3. Serenity prayer stuff - grant me the serenity to *accept* the things I cannot change/courage to *change the things I can*/wisdom to know the difference.
Doesn't mean I have to like it. But it does give me an ability to be aware of what systems and limitations are in place. Where am I (not as an individual, but as a title - like female, or 15, or black, or lesbian) not treated as equal BECAUSE of my title.
I am a strong woman. Still, not as strong as my husband. I wouldn't be able to cut it in many positions where physical strength is a requirement. I GET that, and I'm fine with it. However, if I Ephie, were able to lift the same amount, and if I were denied the position BASED on me being a chick...we'd have a problem. I'd fight it. I'd be pissed.
Likewise, I've had crappy professors. Listening to them was like nails on a chalk bored. The feeling was mutual. Some professors just didn't like me. Heck, I'm a questions asker - that doesn't work for all teachers. Sometimes I was able to switch out of those classes and sometimes I *had* to take that class because it was too late to switch/there wasn't an available spot in a different class/they were the only teacher for a particular subject. Fine. THAT's life. I can accept that.

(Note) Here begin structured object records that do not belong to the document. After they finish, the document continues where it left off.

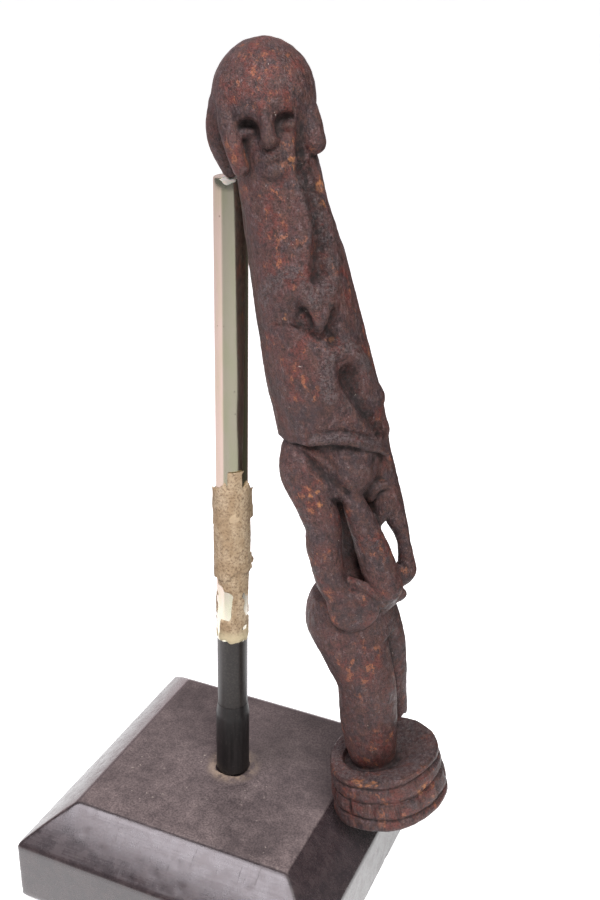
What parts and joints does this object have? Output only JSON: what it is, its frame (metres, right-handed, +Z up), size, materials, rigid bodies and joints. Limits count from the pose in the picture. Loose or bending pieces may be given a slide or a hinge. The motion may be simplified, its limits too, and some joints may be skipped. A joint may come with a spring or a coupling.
{
  "type": "carved ancestor figure",
  "caption": "Small dark wooden ancestor figure with a tall headdress and finial head, leaning on a metal rod that stands in a bevelled black block.",
  "frame": {"origin": "centre of the felt's underside, where the stand rests, on the rod's axis", "axes": "+Z up along the rod, +X towards the edge of the block that the figure's pedestal overhangs, -Y towards the figure's finial face"},
  "size_m": [0.0814, 0.0676, 0.1747],
  "materials": {
    "carved_wood": "matte, dark smoke-blackened patina with reddish-brown rubbed edges",
    "ebonised_wood": "satin black stain, dusty on top",
    "rod_metal": "polished round bar, dull and slightly yellowed",
    "black_sleeve": "satin shrunk tube",
    "old_tape": "dry, yellowed cloth tape with ragged edges",
    "dried_glue": "matte, dried white glue",
    "fixing_metal": "zinc plated",
    "base_baize": "dark napped baize"
  },
  "bodies": {
    "root": {"carved_figure": "carved_wood", "base_block": "ebonised_wood", "support_rod": "rod_metal", "foot_sleeve": "black_sleeve", "tape_wrap": "old_tape", "head_adhesive": "dried_glue", "fixing_screw": "fixing_metal", "fixing_washer": "fixing_metal", "base_felt": "base_baize"}
  },
  "joints": []
}
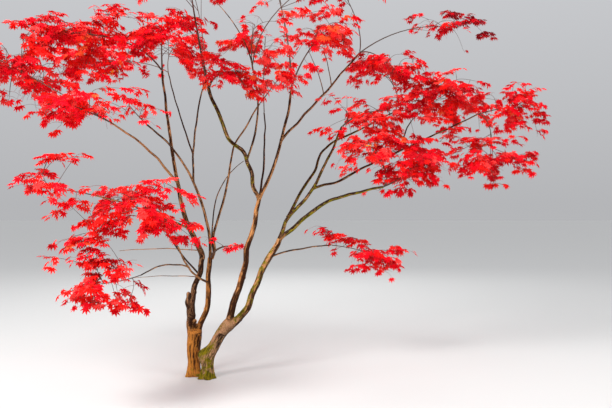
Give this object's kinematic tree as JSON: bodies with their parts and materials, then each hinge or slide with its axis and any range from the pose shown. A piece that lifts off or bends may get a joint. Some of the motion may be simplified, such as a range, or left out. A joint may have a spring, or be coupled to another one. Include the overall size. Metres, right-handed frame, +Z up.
{
  "type": "japanese maple tree",
  "caption": "Whole Japanese maple in autumn leaf: two stems from one root, arching mossy boughs and loose tiers of crimson foliage.",
  "frame": {"origin": "middle of the flat cut under the main stem, at ground level", "axes": "+Z up, +X to the right and -Y towards the viewer, as in the picture"},
  "size_m": [5.0219, 3.3162, 4.1508],
  "materials": {
    "bark": "rough, mossy in places",
    "leaf": "satin"
  },
  "bodies": {
    "root": {"back_bough": "bark", "back_centre_foliage": "leaf", "back_left_bough": "bark", "back_left_foliage": "leaf", "back_low_left_bough": "bark", "back_low_left_foliage": "leaf", "back_outer_left_foliage": "leaf", "back_outer_right_foliage": "leaf", "back_right_foliage": "leaf", "centre_bough": "bark", "centre_foliage": "leaf", "centre_low_foliage": "leaf", "centre_middle_foliage": "leaf", "centre_right_foliage": "leaf", "far_left_bough": "bark", "far_left_foliage": "leaf", "far_right_back_foliage": "leaf", "fork_bough": "bark", "fork_spray": "leaf", "front_left_foliage": "leaf", "front_right_foliage": "leaf", "inner_left_bough": "bark", "inner_left_spray": "leaf", "leader": "bark", "left_bough": "bark", "left_leader": "bark", "left_mid_foliage": "leaf", "left_stem": "bark", "left_weeping_foliage": "leaf", "long_right_bough": "bark", "low_left_bough": "bark", "low_right_bough": "bark", "low_spray_bough": "bark", "low_spray_foliage": "leaf", "mossy_bough": "bark", "outer_left_bough": "bark", "outer_left_foliage": "leaf", "parallel_bough": "bark", "right_bough": "bark", "right_centre_bough": "bark", "right_centre_foliage": "leaf", "right_inner_low_foliage": "leaf", "right_inner_upper_foliage": "leaf", "right_low_foliage": "leaf", "right_low_outer_foliage": "leaf", "right_tip_bough": "bark", "right_tip_foliage": "leaf", "right_upper_foliage": "leaf", "slender_bough": "bark", "tall_bough": "bark", "top_centre_foliage": "leaf", "top_left_foliage": "leaf", "top_right_foliage": "leaf", "trunk": "bark", "upper_left_foliage": "leaf", "upper_left_inner_foliage": "leaf", "upper_left_low_foliage": "leaf", "upper_right_bough": "bark", "upright_bough": "bark", "weeping_bough": "bark"}
  },
  "joints": []
}
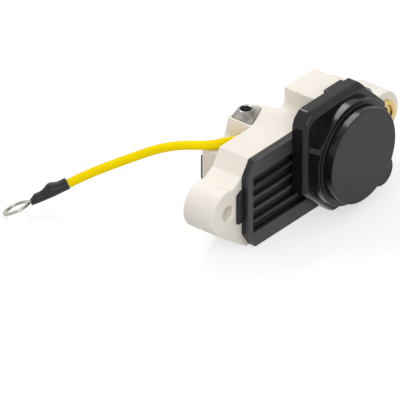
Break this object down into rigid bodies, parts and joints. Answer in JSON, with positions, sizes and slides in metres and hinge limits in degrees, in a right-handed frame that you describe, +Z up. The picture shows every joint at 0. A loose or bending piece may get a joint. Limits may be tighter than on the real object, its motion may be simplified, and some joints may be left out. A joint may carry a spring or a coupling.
{
  "type": "generator voltage regulator",
  "caption": "Brush-type generator voltage regulator: eared carrier, finned heat sink, round-lidded housing, sprung carbon brushes, screw terminal and a lead with a ring terminal.",
  "frame": {"origin": "middle of the part's footprint at its lowest level, halfway between the ear holes", "axes": "+X from the plain ear to the bushed ear, -Y out of the lid at the front, +Y out of the brush holder at the back, +Z up towards the screw terminal"},
  "size_m": [0.1247, 0.0975, 0.0452],
  "materials": {
    "cream_plastic": "fine satin moulding",
    "dark_aluminium": "dark coated casting",
    "black_plastic": "satin black",
    "seal_rubber": "matte",
    "bush_brass": "turned",
    "tinned_metal": "tin plated",
    "screw_steel": "zinc plated",
    "pad_rubber": "matte",
    "plate_aluminium": "satin",
    "ceramic": "fired ceramic",
    "chip_epoxy": "matte moulding",
    "capacitor_ceramic": "fired ceramic",
    "strip_brass": "stamped",
    "wire_aluminium": "drawn wire",
    "copper": "stranded copper",
    "carbon": "pressed carbon",
    "spring_steel": "drawn wire",
    "yellow_insulation": "smooth insulation",
    "shrink_sleeve": "heat-shrunk"
  },
  "bodies": {
    "holder": {"carrier": "cream_plastic", "heat_sink": "dark_aluminium", "housing": "black_plastic", "lid": "black_plastic", "lid_seal": "seal_rubber", "ear_bush": "bush_brass", "screw_terminal": "tinned_metal", "housing_screws": "screw_steel", "thermal_pad": "pad_rubber", "base_plate": "plate_aluminium", "circuit_plate": "ceramic", "control_chip": "chip_epoxy", "power_chip": "chip_epoxy", "flyback_diode": "chip_epoxy", "capacitors": "capacitor_ceramic", "contact_pins": "strip_brass", "bond_wires": "wire_aluminium", "brush_strip_left": "strip_brass", "brush_strip_right": "strip_brass", "terminal_strip": "strip_brass", "lead_strip": "strip_brass", "lead_core": "copper", "spring_left": "spring_steel", "spring_right": "spring_steel", "pigtail_left": "copper", "pigtail_right": "copper", "lead": "yellow_insulation", "lead_sleeve": "shrink_sleeve", "crimped_core": "copper", "ring_terminal": "tinned_metal"},
    "left_brush": {"brush_left": "carbon"},
    "right_brush": {"brush_right": "carbon"}
  },
  "joints": [
    {"name": "left_brush_slide", "type": "slide", "parent": "holder", "child": "left_brush", "axis": [0, -1, 0], "range_m": [0, 0.008], "stiffness_N_per_m": 250, "springref_m": -0.008, "deforming": ["spring_left", "pigtail_left"]},
    {"name": "right_brush_slide", "type": "slide", "parent": "holder", "child": "right_brush", "axis": [0, -1, 0], "range_m": [0, 0.008], "stiffness_N_per_m": 250, "springref_m": -0.008, "deforming": ["spring_right", "pigtail_right"]}
  ]
}
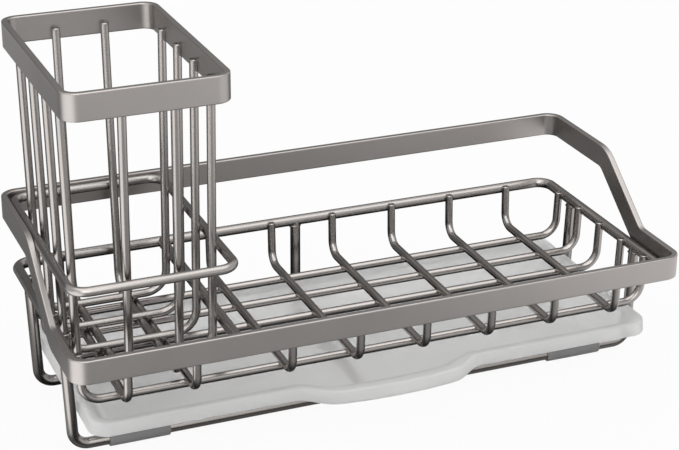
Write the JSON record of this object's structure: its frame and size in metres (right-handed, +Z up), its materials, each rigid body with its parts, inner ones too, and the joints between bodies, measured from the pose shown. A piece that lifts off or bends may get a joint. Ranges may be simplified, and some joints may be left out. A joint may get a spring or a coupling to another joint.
{
  "type": "kitchen sink caddy",
  "caption": "Sink caddy: wire basket in a sloped flat-steel band on foot loops, with a lift-out wire brush holder and a slide-out drip tray.",
  "frame": {"origin": "centre of the footprint on the surface the caddy stands on", "axes": "+X along the length to the right, +Y to the rear, +Z up"},
  "size_m": [0.3, 0.135, 0.1785],
  "materials": {
    "band_steel": "satin gunmetal",
    "rod_steel": "satin gunmetal",
    "wire_steel": "satin gunmetal",
    "sleeve_rubber": "matt",
    "tray_plastic": "frosted translucent"
  },
  "bodies": {
    "frame": {"top_band": "band_steel", "rim_ring": "rod_steel", "divider_rod": "rod_steel", "holder_guide_ring": "rod_steel", "front_foot_loop": "rod_steel", "rear_foot_loop": "rod_steel", "rear_strut": "rod_steel", "base_strut": "rod_steel", "foot_sleeve_front_left": "sleeve_rubber", "foot_sleeve_front_right": "sleeve_rubber", "foot_sleeve_rear_left": "sleeve_rubber", "foot_sleeve_rear_right": "sleeve_rubber", "long_wire_1": "wire_steel", "long_wire_2": "wire_steel", "long_wire_3": "wire_steel", "long_wire_4": "wire_steel", "long_wire_5": "wire_steel", "short_wire_1": "wire_steel", "short_wire_2": "wire_steel", "short_wire_3": "wire_steel", "short_wire_4": "wire_steel", "short_wire_5": "wire_steel", "short_wire_6": "wire_steel", "short_wire_7": "wire_steel", "short_wire_8": "wire_steel"},
    "drip_tray": {"drip_tray": "tray_plastic"},
    "brush_holder": {"holder_band": "band_steel", "holder_cross_wire_1": "wire_steel", "holder_cross_wire_2": "wire_steel", "holder_cross_wire_3": "wire_steel", "holder_cross_wire_4": "wire_steel", "holder_run_wire_1": "wire_steel", "holder_run_wire_2": "wire_steel"}
  },
  "joints": [
    {"name": "tray_slide", "type": "slide", "parent": "frame", "child": "drip_tray", "axis": [0, -1, 0], "range_m": [0, 0.12]},
    {"name": "holder_lift", "type": "slide", "parent": "frame", "child": "brush_holder", "axis": [0, 0, 1], "range_m": [0, 0.1]}
  ]
}
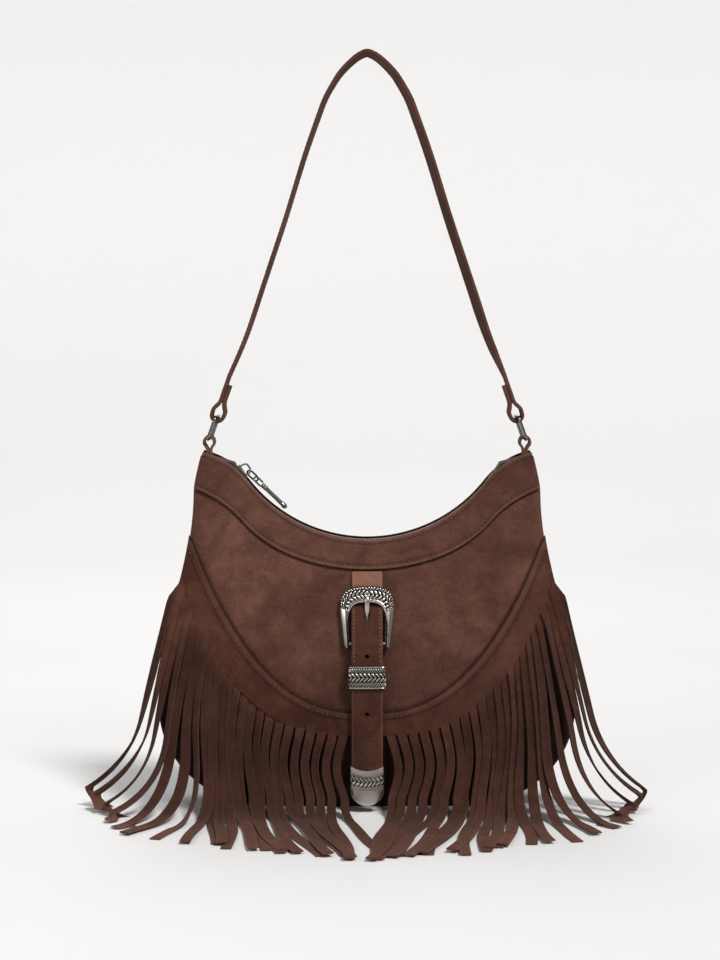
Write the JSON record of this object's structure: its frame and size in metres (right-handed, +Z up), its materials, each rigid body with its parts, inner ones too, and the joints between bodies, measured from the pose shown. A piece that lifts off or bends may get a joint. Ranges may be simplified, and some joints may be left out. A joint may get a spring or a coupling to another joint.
{
  "type": "fringed shoulder bag",
  "caption": "Hobo shoulder bag with a scooped zip mouth, long shoulder strap on rings, a front buckle strap with metal keeper and tip, and a deep cut fringe.",
  "frame": {"origin": "middle of the flat base, on the floor", "axes": "+Z up to the strap, -Y to the fringed front, +X to the right as seen from the front"},
  "size_m": [0.5006, 0.2429, 0.5645],
  "materials": {
    "suede": "mottled brushed suede",
    "strap_leather": "smoother nubuck",
    "lining": "plain woven lining",
    "zip_cloth": "woven tape",
    "aged_silver": "aged silver with dark recesses",
    "dark_metal": "polished gunmetal"
  },
  "bodies": {
    "bag": {"front_panel": "suede", "back_panel": "suede", "gusset": "suede", "front_band": "suede", "back_band": "suede", "fringe": "suede", "tab_left": "suede", "tab_right": "suede", "lining": "lining", "zip_tape_front": "zip_cloth", "zip_tape_back": "zip_cloth", "zip_teeth_front": "dark_metal", "zip_teeth_back": "dark_metal", "billet_strap": "strap_leather", "buckle_chape": "strap_leather", "strap_tip": "aged_silver"},
    "slider": {"zip_slider": "dark_metal"},
    "link": {"zip_link": "dark_metal"},
    "pull": {"zip_pull": "dark_metal"},
    "ring_l": {"ring_left": "dark_metal"},
    "ring_r": {"ring_right": "dark_metal"},
    "strap": {"shoulder_strap": "strap_leather"},
    "frame": {"buckle_frame": "aged_silver"},
    "prong": {"buckle_prong": "aged_silver"},
    "keeper": {"strap_keeper": "aged_silver"}
  },
  "joints": [
    {"name": "zip_slide", "type": "hinge", "parent": "bag", "child": "slider", "pos_m": [0, 0, 0.311], "axis": [0, -1, 0], "range_deg": [0, 90]},
    {"name": "link_hinge", "type": "hinge", "parent": "slider", "child": "link", "pos_m": [-0.08927, 0, 0.24939], "axis": [0.4465, -0.766, 0.4624], "range_deg": [0, 34]},
    {"name": "pull_hinge", "type": "hinge", "parent": "link", "child": "pull", "pos_m": [-0.08208, 0, 0.24244], "axis": [0.4465, -0.766, 0.4624], "range_deg": [0, 30]},
    {"name": "strap_sway", "type": "hinge", "parent": "bag", "child": "strap", "pos_m": [0, 0, 0.60017], "axis": [0, 1, 0], "range_deg": [-0.45, 0.45]},
    {"name": "ring_left_swing", "type": "hinge", "parent": "bag", "child": "ring_l", "pos_m": [-0.118, 0, 0.2737], "axis": [0, 1, 0], "range_deg": [-9, 9]},
    {"name": "ring_right_swing", "type": "hinge", "parent": "bag", "child": "ring_r", "pos_m": [0.118, 0, 0.2737], "axis": [0, 1, 0], "range_deg": [-9, 9]},
    {"name": "frame_tilt", "type": "hinge", "parent": "bag", "child": "frame", "pos_m": [0, -0.039, 0.1246], "axis": [1, 0, 0], "range_deg": [0, 3]},
    {"name": "prong_lift", "type": "hinge", "parent": "frame", "child": "prong", "pos_m": [0, -0.039, 0.1246], "axis": [1, 0, 0], "range_deg": [0, 3]},
    {"name": "keeper_slide", "type": "slide", "parent": "bag", "child": "keeper", "axis": [0, 0, 1], "range_m": [-0.052, 0.001]}
  ],
  "couplings": [
    {"joint": "ring_left_swing", "follows": "strap_sway", "ratio": -18.667},
    {"joint": "ring_right_swing", "follows": "strap_sway", "ratio": -18.667}
  ]
}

What I CAN'T accept is if I had gone up to switch and they had said (which they didn't), "no, you can't, you're 16." Or, "no, you can't you're a woman."
THAT is not okay with me.
I've left jobs that sucked and I've stuck around. But I got to HAVE a choice. That's the difference.
So yah. I'm with you. Sometimes life hands us hard knocks. Cool. I can hang. I learn from hard knocks even when I don't LIKE it. But hand me a hard knock, and tell me to deal BECAUSE I'm too young to do anything about it, or because I'm too female, or I'm too _______ - then we've got a problem.
And while I'm ranting and I'm in a tangent mood, let me say this:
Five or 55, we should have a choice to pee when we need to. Sorry, but my kids don't have to ask me permission to go pee. Just because they're little. If we're in the car? It's different. But then it's different for EVERYone, not just them, and not because of their age.